■ Dataset content ■
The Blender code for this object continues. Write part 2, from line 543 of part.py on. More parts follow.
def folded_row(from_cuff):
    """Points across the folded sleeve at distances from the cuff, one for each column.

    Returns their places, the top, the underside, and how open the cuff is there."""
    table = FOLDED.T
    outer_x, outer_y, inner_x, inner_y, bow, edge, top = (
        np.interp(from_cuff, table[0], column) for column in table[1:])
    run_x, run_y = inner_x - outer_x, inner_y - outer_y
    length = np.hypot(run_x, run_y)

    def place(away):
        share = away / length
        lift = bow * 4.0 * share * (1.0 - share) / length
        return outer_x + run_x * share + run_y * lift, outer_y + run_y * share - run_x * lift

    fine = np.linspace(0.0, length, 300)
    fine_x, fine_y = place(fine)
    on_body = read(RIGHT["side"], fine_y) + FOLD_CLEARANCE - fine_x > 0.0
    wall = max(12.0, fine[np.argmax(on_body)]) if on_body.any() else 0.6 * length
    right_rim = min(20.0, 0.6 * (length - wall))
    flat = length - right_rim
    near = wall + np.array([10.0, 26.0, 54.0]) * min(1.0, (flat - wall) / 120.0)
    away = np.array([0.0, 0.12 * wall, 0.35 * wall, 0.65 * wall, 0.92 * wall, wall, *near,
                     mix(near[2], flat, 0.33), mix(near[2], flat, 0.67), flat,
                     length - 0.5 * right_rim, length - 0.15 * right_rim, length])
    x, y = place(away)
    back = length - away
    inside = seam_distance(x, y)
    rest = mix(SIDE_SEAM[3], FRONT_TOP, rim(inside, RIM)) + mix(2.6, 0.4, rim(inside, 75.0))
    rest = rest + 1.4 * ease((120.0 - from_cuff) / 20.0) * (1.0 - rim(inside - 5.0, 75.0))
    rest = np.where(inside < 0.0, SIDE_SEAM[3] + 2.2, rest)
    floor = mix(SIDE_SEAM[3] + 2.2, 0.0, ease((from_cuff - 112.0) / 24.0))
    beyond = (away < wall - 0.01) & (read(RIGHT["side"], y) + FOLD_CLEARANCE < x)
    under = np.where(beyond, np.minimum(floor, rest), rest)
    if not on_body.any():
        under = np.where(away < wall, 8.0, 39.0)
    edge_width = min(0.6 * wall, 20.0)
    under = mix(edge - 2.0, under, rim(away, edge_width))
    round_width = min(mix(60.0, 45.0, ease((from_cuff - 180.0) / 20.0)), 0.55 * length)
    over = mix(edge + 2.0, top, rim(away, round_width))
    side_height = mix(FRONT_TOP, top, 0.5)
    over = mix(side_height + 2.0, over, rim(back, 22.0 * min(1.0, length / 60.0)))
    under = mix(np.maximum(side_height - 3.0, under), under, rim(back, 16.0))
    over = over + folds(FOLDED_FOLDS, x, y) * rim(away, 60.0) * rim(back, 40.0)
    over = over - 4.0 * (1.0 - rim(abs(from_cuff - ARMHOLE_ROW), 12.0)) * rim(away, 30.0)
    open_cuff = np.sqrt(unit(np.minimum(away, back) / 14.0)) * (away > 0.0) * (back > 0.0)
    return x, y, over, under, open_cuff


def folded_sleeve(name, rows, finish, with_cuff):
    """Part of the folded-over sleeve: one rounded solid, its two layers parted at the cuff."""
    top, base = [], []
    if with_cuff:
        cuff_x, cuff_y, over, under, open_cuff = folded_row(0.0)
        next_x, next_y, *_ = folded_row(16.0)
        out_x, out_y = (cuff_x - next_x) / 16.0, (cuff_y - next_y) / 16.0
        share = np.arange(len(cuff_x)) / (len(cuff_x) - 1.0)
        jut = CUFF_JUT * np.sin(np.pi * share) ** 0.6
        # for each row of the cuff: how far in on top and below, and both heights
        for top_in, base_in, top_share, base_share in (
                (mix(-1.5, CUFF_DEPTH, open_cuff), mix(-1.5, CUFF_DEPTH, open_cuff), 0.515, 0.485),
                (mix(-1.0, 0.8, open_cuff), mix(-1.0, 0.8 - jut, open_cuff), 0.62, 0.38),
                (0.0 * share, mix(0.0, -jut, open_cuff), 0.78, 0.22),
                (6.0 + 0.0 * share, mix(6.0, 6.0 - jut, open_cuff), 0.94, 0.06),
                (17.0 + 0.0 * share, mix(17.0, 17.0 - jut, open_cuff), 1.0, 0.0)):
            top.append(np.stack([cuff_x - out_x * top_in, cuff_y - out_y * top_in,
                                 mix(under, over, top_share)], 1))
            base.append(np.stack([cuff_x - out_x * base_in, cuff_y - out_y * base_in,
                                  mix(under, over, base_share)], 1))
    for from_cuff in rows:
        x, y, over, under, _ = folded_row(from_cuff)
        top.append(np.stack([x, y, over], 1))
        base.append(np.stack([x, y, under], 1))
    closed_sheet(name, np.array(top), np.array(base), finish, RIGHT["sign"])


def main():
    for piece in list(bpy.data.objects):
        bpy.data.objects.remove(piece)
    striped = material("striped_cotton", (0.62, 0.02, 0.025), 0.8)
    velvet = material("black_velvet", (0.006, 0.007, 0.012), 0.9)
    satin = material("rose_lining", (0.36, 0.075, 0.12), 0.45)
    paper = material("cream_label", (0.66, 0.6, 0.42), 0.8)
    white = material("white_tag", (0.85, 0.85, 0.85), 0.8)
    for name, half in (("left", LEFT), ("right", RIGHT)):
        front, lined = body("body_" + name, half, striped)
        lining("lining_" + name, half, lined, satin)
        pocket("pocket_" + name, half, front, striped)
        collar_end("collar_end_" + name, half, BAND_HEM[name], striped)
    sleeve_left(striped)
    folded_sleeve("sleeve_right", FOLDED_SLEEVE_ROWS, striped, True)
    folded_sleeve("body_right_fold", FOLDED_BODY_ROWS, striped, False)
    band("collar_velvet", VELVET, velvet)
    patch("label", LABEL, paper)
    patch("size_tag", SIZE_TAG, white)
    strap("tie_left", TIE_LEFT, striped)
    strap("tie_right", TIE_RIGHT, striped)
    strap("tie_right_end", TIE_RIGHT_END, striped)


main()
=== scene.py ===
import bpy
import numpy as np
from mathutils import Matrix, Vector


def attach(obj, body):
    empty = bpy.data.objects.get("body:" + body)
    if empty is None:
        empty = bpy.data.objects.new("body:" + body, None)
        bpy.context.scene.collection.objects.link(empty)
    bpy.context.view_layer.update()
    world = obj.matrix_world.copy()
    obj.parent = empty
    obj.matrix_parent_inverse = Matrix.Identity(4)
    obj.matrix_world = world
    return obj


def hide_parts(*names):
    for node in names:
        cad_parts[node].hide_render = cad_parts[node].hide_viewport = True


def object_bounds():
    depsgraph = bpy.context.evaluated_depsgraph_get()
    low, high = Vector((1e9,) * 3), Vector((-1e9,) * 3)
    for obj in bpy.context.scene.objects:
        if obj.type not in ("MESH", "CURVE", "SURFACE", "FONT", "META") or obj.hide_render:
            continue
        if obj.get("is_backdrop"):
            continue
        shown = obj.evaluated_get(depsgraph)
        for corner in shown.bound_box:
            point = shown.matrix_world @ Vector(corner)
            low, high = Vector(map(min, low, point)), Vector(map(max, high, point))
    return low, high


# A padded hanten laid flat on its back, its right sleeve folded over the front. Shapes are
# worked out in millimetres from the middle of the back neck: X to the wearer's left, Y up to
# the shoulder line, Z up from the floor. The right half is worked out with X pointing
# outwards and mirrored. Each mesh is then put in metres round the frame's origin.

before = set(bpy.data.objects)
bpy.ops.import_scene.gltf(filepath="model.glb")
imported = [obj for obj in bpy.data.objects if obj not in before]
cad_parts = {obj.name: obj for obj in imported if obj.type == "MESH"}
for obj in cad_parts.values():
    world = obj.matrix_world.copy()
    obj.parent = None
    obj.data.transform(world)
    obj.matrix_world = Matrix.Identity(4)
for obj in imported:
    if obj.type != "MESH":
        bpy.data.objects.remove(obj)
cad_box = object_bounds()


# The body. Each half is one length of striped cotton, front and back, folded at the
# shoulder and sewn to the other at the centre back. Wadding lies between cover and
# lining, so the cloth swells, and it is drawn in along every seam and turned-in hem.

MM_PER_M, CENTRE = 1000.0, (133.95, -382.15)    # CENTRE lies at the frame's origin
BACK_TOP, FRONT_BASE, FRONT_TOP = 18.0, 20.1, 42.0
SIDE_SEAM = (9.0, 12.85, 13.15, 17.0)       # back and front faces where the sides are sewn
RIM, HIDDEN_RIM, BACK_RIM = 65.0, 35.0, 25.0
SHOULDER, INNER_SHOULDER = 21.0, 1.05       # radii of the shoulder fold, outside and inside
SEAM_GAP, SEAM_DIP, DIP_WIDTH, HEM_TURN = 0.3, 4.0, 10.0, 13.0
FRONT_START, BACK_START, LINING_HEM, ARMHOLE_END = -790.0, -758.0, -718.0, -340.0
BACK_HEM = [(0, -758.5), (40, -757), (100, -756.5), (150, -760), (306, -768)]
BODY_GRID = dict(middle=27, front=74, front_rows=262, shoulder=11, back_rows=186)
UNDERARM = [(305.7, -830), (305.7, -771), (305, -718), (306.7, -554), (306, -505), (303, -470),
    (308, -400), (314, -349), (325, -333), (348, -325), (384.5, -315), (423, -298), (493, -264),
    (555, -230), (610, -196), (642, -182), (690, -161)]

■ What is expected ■
Between the line containing "half, lined, satin)" and the line containing "Vector(map(max, high, point))" lies the part to return. Return it exactly, counting both of those lines.

■ Output for this exercise ■
        lining("lining_" + name, half, lined, satin)
        pocket("pocket_" + name, half, front, striped)
        collar_end("collar_end_" + name, half, BAND_HEM[name], striped)
    sleeve_left(striped)
    folded_sleeve("sleeve_right", FOLDED_SLEEVE_ROWS, striped, True)
    folded_sleeve("body_right_fold", FOLDED_BODY_ROWS, striped, False)
    band("collar_velvet", VELVET, velvet)
    patch("label", LABEL, paper)
    patch("size_tag", SIZE_TAG, white)
    strap("tie_left", TIE_LEFT, striped)
    strap("tie_right", TIE_RIGHT, striped)
    strap("tie_right_end", TIE_RIGHT_END, striped)


main()
=== scene.py ===
import bpy
import numpy as np
from mathutils import Matrix, Vector


def attach(obj, body):
    empty = bpy.data.objects.get("body:" + body)
    if empty is None:
        empty = bpy.data.objects.new("body:" + body, None)
        bpy.context.scene.collection.objects.link(empty)
    bpy.context.view_layer.update()
    world = obj.matrix_world.copy()
    obj.parent = empty
    obj.matrix_parent_inverse = Matrix.Identity(4)
    obj.matrix_world = world
    return obj


def hide_parts(*names):
    for node in names:
        cad_parts[node].hide_render = cad_parts[node].hide_viewport = True


def object_bounds():
    depsgraph = bpy.context.evaluated_depsgraph_get()
    low, high = Vector((1e9,) * 3), Vector((-1e9,) * 3)
    for obj in bpy.context.scene.objects:
        if obj.type not in ("MESH", "CURVE", "SURFACE", "FONT", "META") or obj.hide_render:
            continue
        if obj.get("is_backdrop"):
            continue
        shown = obj.evaluated_get(depsgraph)
        for corner in shown.bound_box:
            point = shown.matrix_world @ Vector(corner)
            low, high = Vector(map(min, low, point)), Vector(map(max, high, point))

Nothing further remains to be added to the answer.